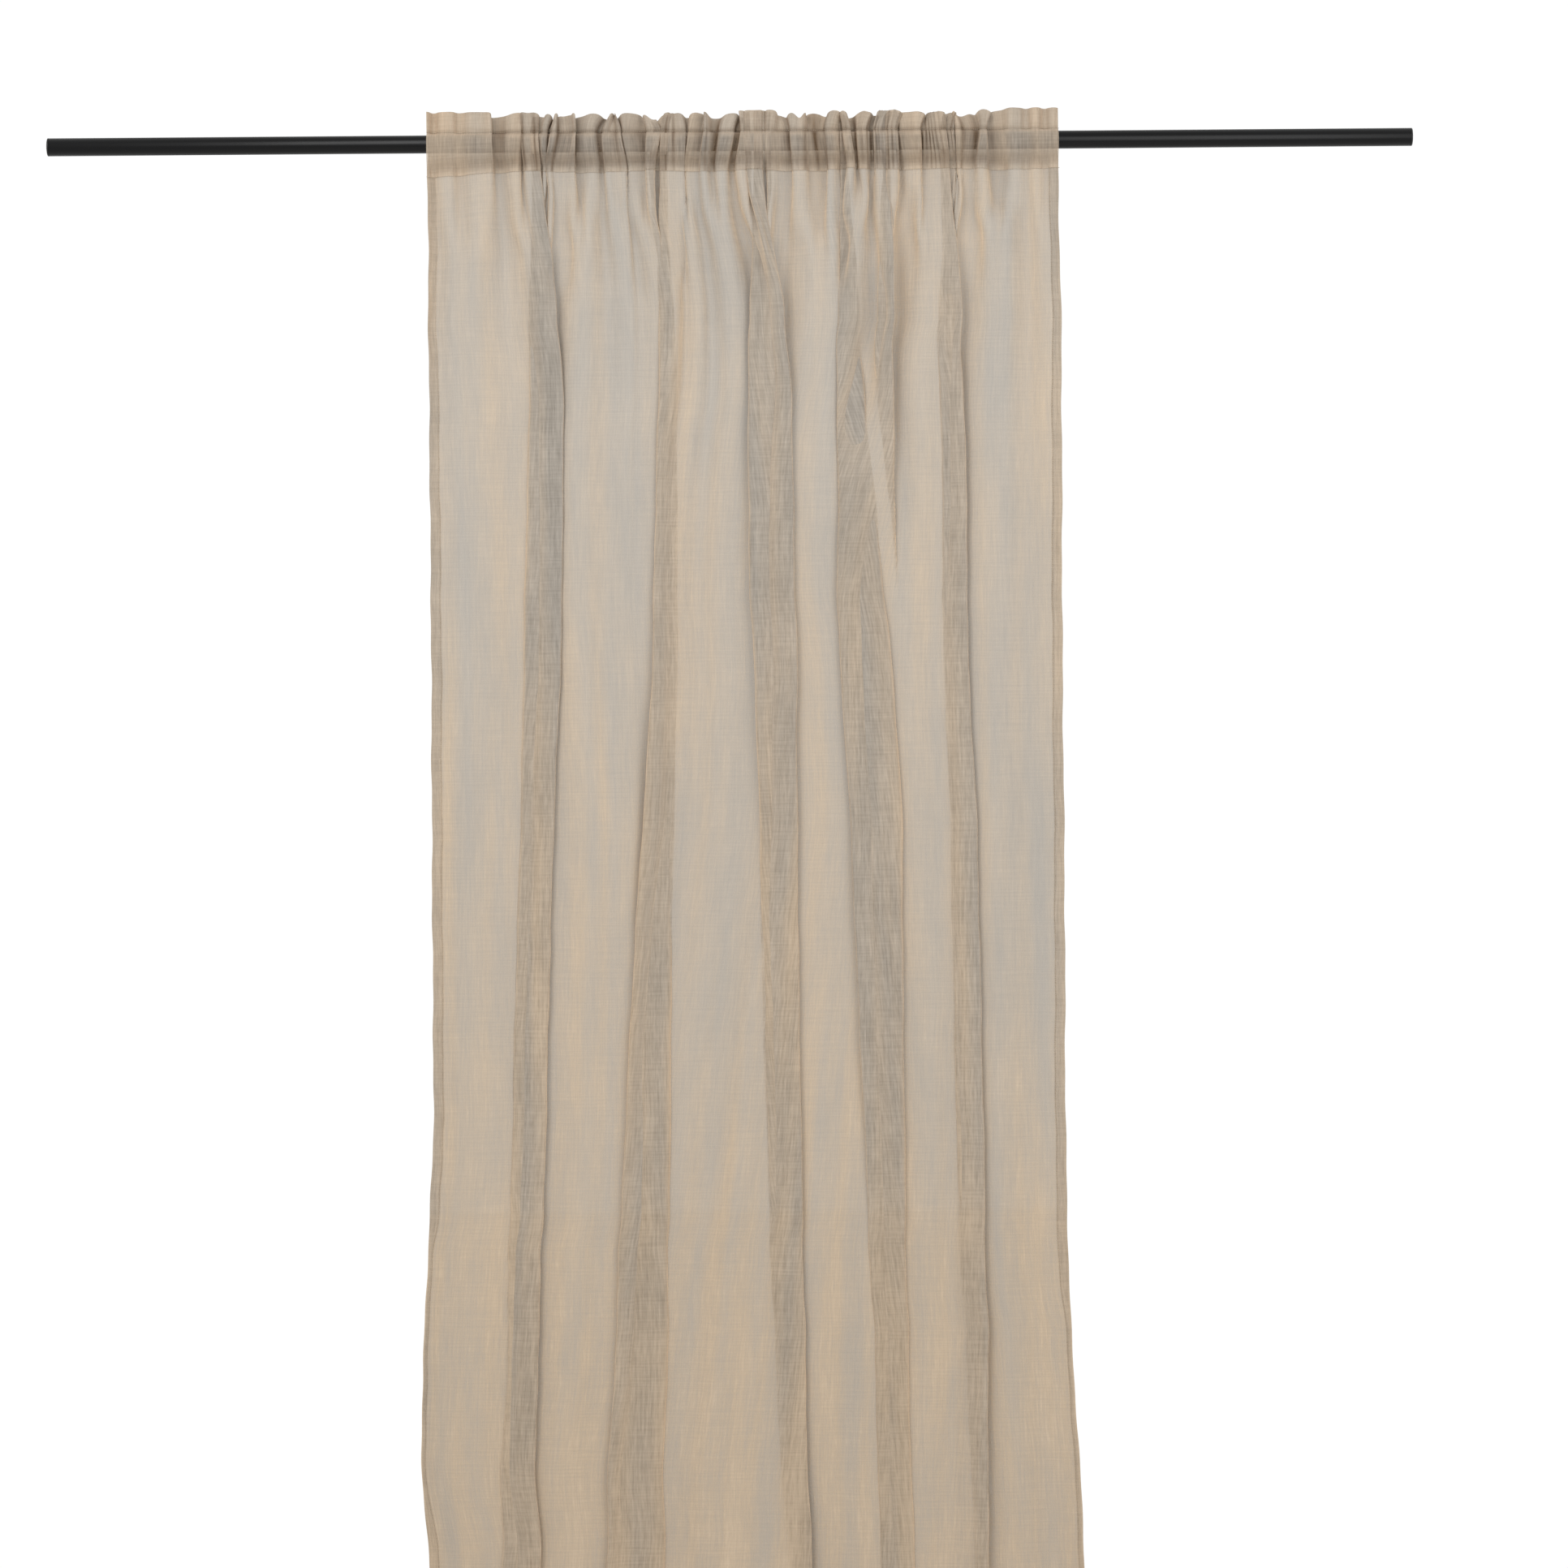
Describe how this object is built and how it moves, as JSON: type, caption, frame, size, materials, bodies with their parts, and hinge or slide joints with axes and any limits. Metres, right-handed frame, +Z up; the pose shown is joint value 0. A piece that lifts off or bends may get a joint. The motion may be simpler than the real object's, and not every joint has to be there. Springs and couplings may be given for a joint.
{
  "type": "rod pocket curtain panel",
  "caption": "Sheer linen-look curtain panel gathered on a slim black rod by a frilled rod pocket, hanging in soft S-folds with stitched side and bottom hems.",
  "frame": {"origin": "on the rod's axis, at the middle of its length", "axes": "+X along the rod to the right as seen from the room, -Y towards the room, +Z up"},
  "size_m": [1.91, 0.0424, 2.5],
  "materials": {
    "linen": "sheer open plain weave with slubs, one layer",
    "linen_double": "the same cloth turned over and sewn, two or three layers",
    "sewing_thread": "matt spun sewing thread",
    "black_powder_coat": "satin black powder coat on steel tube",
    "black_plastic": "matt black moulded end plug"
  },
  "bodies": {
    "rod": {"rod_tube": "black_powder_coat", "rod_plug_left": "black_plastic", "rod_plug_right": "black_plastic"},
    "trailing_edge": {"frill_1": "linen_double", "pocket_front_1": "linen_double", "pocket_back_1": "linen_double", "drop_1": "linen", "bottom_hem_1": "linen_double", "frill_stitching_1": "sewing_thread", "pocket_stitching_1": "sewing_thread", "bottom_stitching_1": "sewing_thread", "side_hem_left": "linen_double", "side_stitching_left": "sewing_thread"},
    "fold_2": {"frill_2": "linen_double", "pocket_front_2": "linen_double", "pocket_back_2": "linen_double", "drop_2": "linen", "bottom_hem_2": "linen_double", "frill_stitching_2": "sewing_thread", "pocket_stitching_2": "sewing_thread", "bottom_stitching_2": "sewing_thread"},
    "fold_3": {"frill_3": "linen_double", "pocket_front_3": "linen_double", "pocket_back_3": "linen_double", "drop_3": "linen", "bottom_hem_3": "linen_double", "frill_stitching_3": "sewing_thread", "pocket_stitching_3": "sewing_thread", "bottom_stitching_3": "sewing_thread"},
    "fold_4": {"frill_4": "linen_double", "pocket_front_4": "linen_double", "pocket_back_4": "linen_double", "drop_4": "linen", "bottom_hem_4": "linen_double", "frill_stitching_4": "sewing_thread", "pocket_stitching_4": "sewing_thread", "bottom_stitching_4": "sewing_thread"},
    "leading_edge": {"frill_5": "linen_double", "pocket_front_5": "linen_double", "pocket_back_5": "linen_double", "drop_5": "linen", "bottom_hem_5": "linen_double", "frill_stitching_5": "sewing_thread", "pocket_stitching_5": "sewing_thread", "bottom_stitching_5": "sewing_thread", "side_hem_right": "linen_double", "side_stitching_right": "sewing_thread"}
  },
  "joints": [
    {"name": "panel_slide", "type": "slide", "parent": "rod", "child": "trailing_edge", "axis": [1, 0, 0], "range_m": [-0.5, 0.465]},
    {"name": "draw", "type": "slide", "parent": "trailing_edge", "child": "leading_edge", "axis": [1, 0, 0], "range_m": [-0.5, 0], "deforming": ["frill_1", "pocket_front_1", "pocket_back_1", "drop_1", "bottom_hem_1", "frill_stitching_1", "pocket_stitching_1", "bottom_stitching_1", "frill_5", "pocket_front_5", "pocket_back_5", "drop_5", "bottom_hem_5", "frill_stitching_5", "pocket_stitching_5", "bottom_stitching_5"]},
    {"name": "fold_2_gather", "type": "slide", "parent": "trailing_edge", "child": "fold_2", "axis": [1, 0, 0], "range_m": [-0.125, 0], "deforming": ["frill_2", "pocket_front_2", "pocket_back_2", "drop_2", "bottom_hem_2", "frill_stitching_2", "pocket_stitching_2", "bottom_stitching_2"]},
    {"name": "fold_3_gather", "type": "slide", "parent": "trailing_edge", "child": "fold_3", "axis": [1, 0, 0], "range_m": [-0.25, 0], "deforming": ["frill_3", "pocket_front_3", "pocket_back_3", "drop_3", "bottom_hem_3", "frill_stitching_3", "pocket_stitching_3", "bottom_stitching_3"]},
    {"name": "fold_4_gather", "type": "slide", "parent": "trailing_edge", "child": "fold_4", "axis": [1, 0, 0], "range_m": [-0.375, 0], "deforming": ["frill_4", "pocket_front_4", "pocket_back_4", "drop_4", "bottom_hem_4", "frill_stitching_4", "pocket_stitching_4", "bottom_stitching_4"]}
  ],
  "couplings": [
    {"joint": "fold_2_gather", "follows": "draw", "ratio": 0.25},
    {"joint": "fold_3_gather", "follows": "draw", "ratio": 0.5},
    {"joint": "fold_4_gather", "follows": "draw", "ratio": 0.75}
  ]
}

## Aim
Give back each line above precisely as it stands.

## Task response
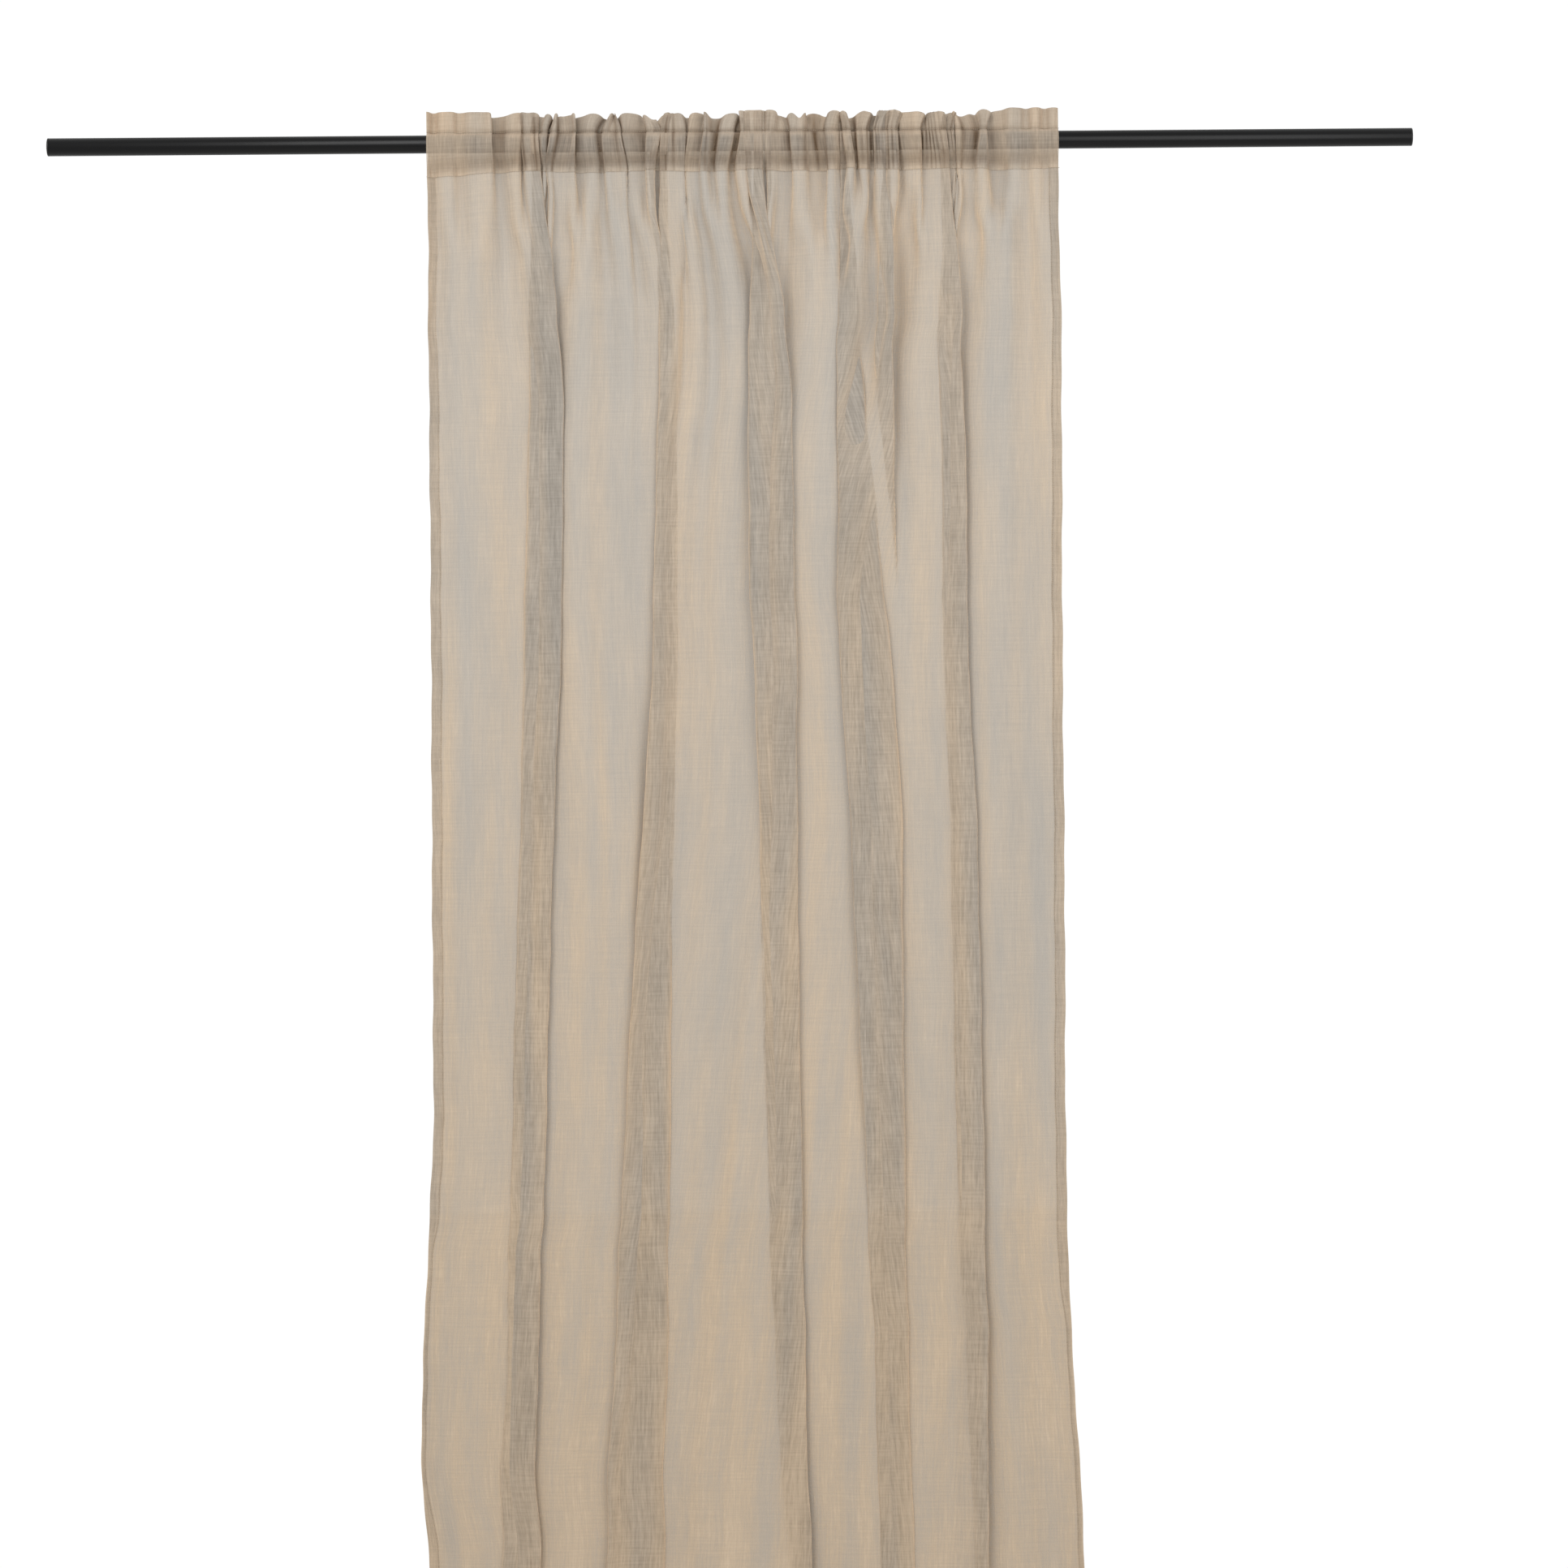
Describe how this object is built and how it moves, as JSON: type, caption, frame, size, materials, bodies with their parts, and hinge or slide joints with axes and any limits. Metres, right-handed frame, +Z up; the pose shown is joint value 0. A piece that lifts off or bends may get a joint. The motion may be simpler than the real object's, and not every joint has to be there. Springs and couplings may be given for a joint.
{
  "type": "rod pocket curtain panel",
  "caption": "Sheer linen-look curtain panel gathered on a slim black rod by a frilled rod pocket, hanging in soft S-folds with stitched side and bottom hems.",
  "frame": {"origin": "on the rod's axis, at the middle of its length", "axes": "+X along the rod to the right as seen from the room, -Y towards the room, +Z up"},
  "size_m": [1.91, 0.0424, 2.5],
  "materials": {
    "linen": "sheer open plain weave with slubs, one layer",
    "linen_double": "the same cloth turned over and sewn, two or three layers",
    "sewing_thread": "matt spun sewing thread",
    "black_powder_coat": "satin black powder coat on steel tube",
    "black_plastic": "matt black moulded end plug"
  },
  "bodies": {
    "rod": {"rod_tube": "black_powder_coat", "rod_plug_left": "black_plastic", "rod_plug_right": "black_plastic"},
    "trailing_edge": {"frill_1": "linen_double", "pocket_front_1": "linen_double", "pocket_back_1": "linen_double", "drop_1": "linen", "bottom_hem_1": "linen_double", "frill_stitching_1": "sewing_thread", "pocket_stitching_1": "sewing_thread", "bottom_stitching_1": "sewing_thread", "side_hem_left": "linen_double", "side_stitching_left": "sewing_thread"},
    "fold_2": {"frill_2": "linen_double", "pocket_front_2": "linen_double", "pocket_back_2": "linen_double", "drop_2": "linen", "bottom_hem_2": "linen_double", "frill_stitching_2": "sewing_thread", "pocket_stitching_2": "sewing_thread", "bottom_stitching_2": "sewing_thread"},
    "fold_3": {"frill_3": "linen_double", "pocket_front_3": "linen_double", "pocket_back_3": "linen_double", "drop_3": "linen", "bottom_hem_3": "linen_double", "frill_stitching_3": "sewing_thread", "pocket_stitching_3": "sewing_thread", "bottom_stitching_3": "sewing_thread"},
    "fold_4": {"frill_4": "linen_double", "pocket_front_4": "linen_double", "pocket_back_4": "linen_double", "drop_4": "linen", "bottom_hem_4": "linen_double", "frill_stitching_4": "sewing_thread", "pocket_stitching_4": "sewing_thread", "bottom_stitching_4": "sewing_thread"},
    "leading_edge": {"frill_5": "linen_double", "pocket_front_5": "linen_double", "pocket_back_5": "linen_double", "drop_5": "linen", "bottom_hem_5": "linen_double", "frill_stitching_5": "sewing_thread", "pocket_stitching_5": "sewing_thread", "bottom_stitching_5": "sewing_thread", "side_hem_right": "linen_double", "side_stitching_right": "sewing_thread"}
  },
  "joints": [
    {"name": "panel_slide", "type": "slide", "parent": "rod", "child": "trailing_edge", "axis": [1, 0, 0], "range_m": [-0.5, 0.465]},
    {"name": "draw", "type": "slide", "parent": "trailing_edge", "child": "leading_edge", "axis": [1, 0, 0], "range_m": [-0.5, 0], "deforming": ["frill_1", "pocket_front_1", "pocket_back_1", "drop_1", "bottom_hem_1", "frill_stitching_1", "pocket_stitching_1", "bottom_stitching_1", "frill_5", "pocket_front_5", "pocket_back_5", "drop_5", "bottom_hem_5", "frill_stitching_5", "pocket_stitching_5", "bottom_stitching_5"]},
    {"name": "fold_2_gather", "type": "slide", "parent": "trailing_edge", "child": "fold_2", "axis": [1, 0, 0], "range_m": [-0.125, 0], "deforming": ["frill_2", "pocket_front_2", "pocket_back_2", "drop_2", "bottom_hem_2", "frill_stitching_2", "pocket_stitching_2", "bottom_stitching_2"]},
    {"name": "fold_3_gather", "type": "slide", "parent": "trailing_edge", "child": "fold_3", "axis": [1, 0, 0], "range_m": [-0.25, 0], "deforming": ["frill_3", "pocket_front_3", "pocket_back_3", "drop_3", "bottom_hem_3", "frill_stitching_3", "pocket_stitching_3", "bottom_stitching_3"]},
    {"name": "fold_4_gather", "type": "slide", "parent": "trailing_edge", "child": "fold_4", "axis": [1, 0, 0], "range_m": [-0.375, 0], "deforming": ["frill_4", "pocket_front_4", "pocket_back_4", "drop_4", "bottom_hem_4", "frill_stitching_4", "pocket_stitching_4", "bottom_stitching_4"]}
  ],
  "couplings": [
    {"joint": "fold_2_gather", "follows": "draw", "ratio": 0.25},
    {"joint": "fold_3_gather", "follows": "draw", "ratio": 0.5},
    {"joint": "fold_4_gather", "follows": "draw", "ratio": 0.75}
  ]
}